Despite talks that the two energy giants, Shell and Total, are shifting towards renewable energy technologies, around 90 per cent of their capital continues to be spent on fossil fuels, as revealed by the Institute for Energy Economics and Financial Analysis (IEEFA) in its report.
However, in order to reach their own stated targets, the two super majors need to shift at least USD 10 billion per annum each (or 50 per cent of total capital expenditure) from oil and gas exploration and invest into accelerating their renewable strategies, suggested the report.
Clark Butler, who is the author of the report, highlighted that the two giants are well short of their publicised sustainable energy targets without a major shift of investment from fossil fuel assets to renewable energy.
According to Butler “Total is unlikely to meet its 2025 goal of 25 GW of installed renewable energy on its current trajectory. And Shell’s immediate plan to spend USD 6 billion on renewable energy generation by the end of 2020 will also fail.”
Significantly, Total has pledged to be net-zero in Europe (only) by 2050, and to reduce its carbon emissions intensity by 60 per cent or more by 2050. Similarly, Shell plans to reduce its net carbon footprint by 65 per cent by 2050.
The author further expressed his concern by saying that “it is difficult to see how either company will achieve the massive transformation in carbon intensity they aim for without a fundamental shift away from oil and gas investment.”
“Shell and Total together are responsible for more carbon emissions than Germany, the world’s sixth largest emitter. It is impossible for them to be net zero unless they invest more in zero emissions energy and less in fossil fuels,” he suggested.

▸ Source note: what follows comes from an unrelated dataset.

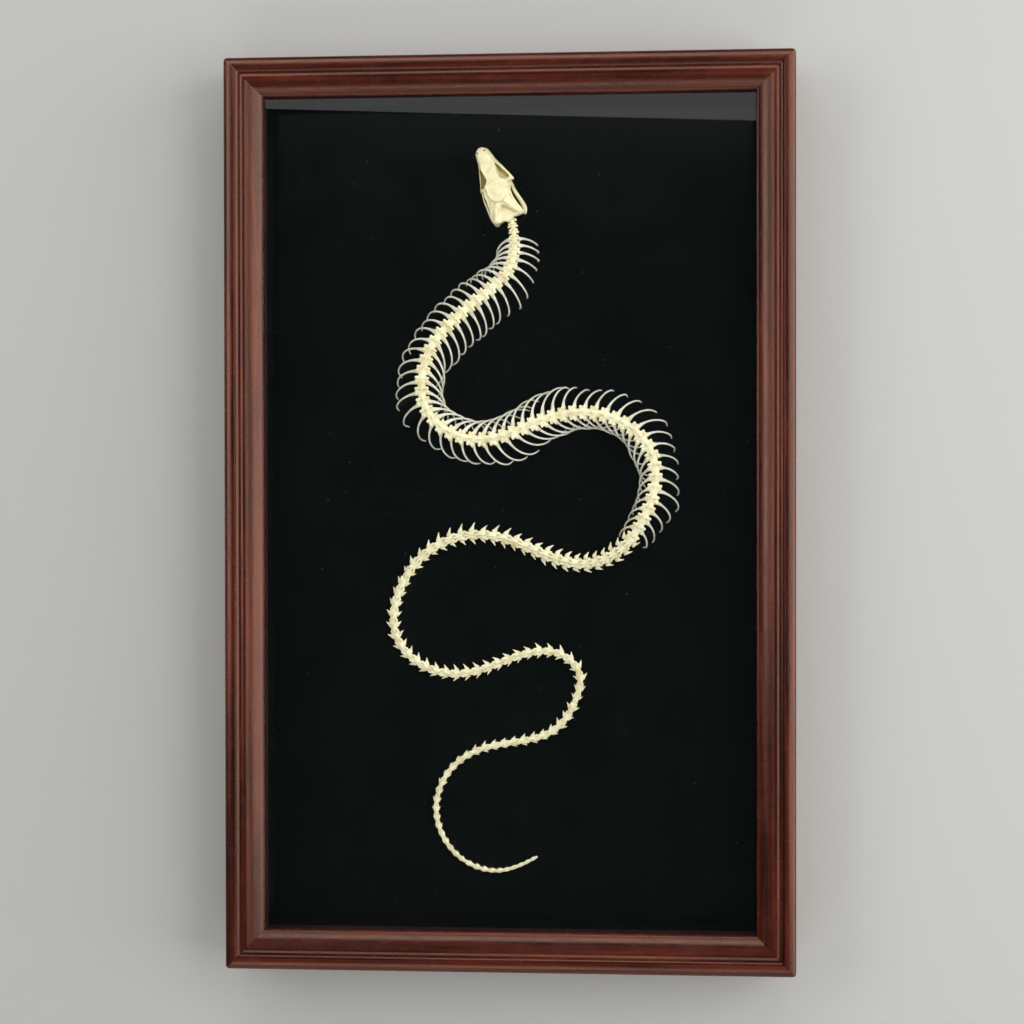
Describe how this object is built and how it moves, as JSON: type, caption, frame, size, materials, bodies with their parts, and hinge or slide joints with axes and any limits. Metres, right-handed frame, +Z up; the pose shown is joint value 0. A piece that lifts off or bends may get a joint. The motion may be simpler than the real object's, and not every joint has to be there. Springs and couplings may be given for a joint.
{
  "type": "legless lizard skeleton",
  "caption": "Skeleton of a legless lizard, skull to tail tip, laid in winding curves on a black board inside a glazed moulded wooden wall case.",
  "frame": {"origin": "middle of the flat back of the top rail, where the case touches the wall", "axes": "+Z up along the long side of the hanging case, +Y out of its back into the wall, +X to the right of someone who faces its glass"},
  "size_m": [0.344, 0.045, 0.552],
  "materials": {
    "mahogany": "dark red-brown mahogany, glossy lacquer",
    "lining": "dark stained, satin",
    "glass": "clear flat pane",
    "black_board": "near-black, slight sheen",
    "hardboard": "bare brown hardboard",
    "steel": "dull plated steel",
    "bone": "dry ivory bone, satin"
  },
  "bodies": {
    "root": {"frame_left": "mahogany", "frame_right": "mahogany", "frame_top": "mahogany", "frame_bottom": "mahogany", "spacer_left": "lining", "spacer_right": "lining", "spacer_top": "lining", "spacer_bottom": "lining", "glass": "glass", "mount_board": "black_board", "back_panel": "hardboard", "point_left_1": "steel", "point_left_2": "steel", "point_right_1": "steel", "point_right_2": "steel", "point_top_1": "steel", "point_top_2": "steel", "point_bottom_1": "steel", "point_bottom_2": "steel", "hanger_left": "steel", "hanger_right": "steel", "skull": "bone", "lower_jaw": "bone", "neck": "bone", "trunk_1_left": "bone", "trunk_1_right": "bone", "trunk_2_left": "bone", "trunk_2_right": "bone", "trunk_3_left": "bone", "trunk_3_right": "bone", "trunk_4_left": "bone", "trunk_4_right": "bone", "cloaca": "bone", "tail_1": "bone", "tail_2": "bone", "tail_3": "bone", "tail_4": "bone"}
  },
  "joints": []
}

“At the very least Total and Shell need to direct more than half of their capital investment each year to zero carbon investment if they are to reduce their carbon intensity in line with their own stated targets.
“This will at least tip the balance of investment in favour of renewables over fossil fuels and will scale them up towards renewable competitors like NextEra and Iberdrola.”
“No other major oil company is growing renewables this fast,” says Butler. “But Total’s announcement last week of USD 15 billion of debt financing dwarves its investment this year in zero carbon energy.”
He further said that “Shell is in an even worse position. It will need to increase its current level of activity by orders of magnitude to meet its renewables capital investment target of USD 2-3 bn per year from 2021.”
Butler further expressed concern that “investors may avoid the supermajors altogether unless they demonstrate serious progress towards their stated goals.”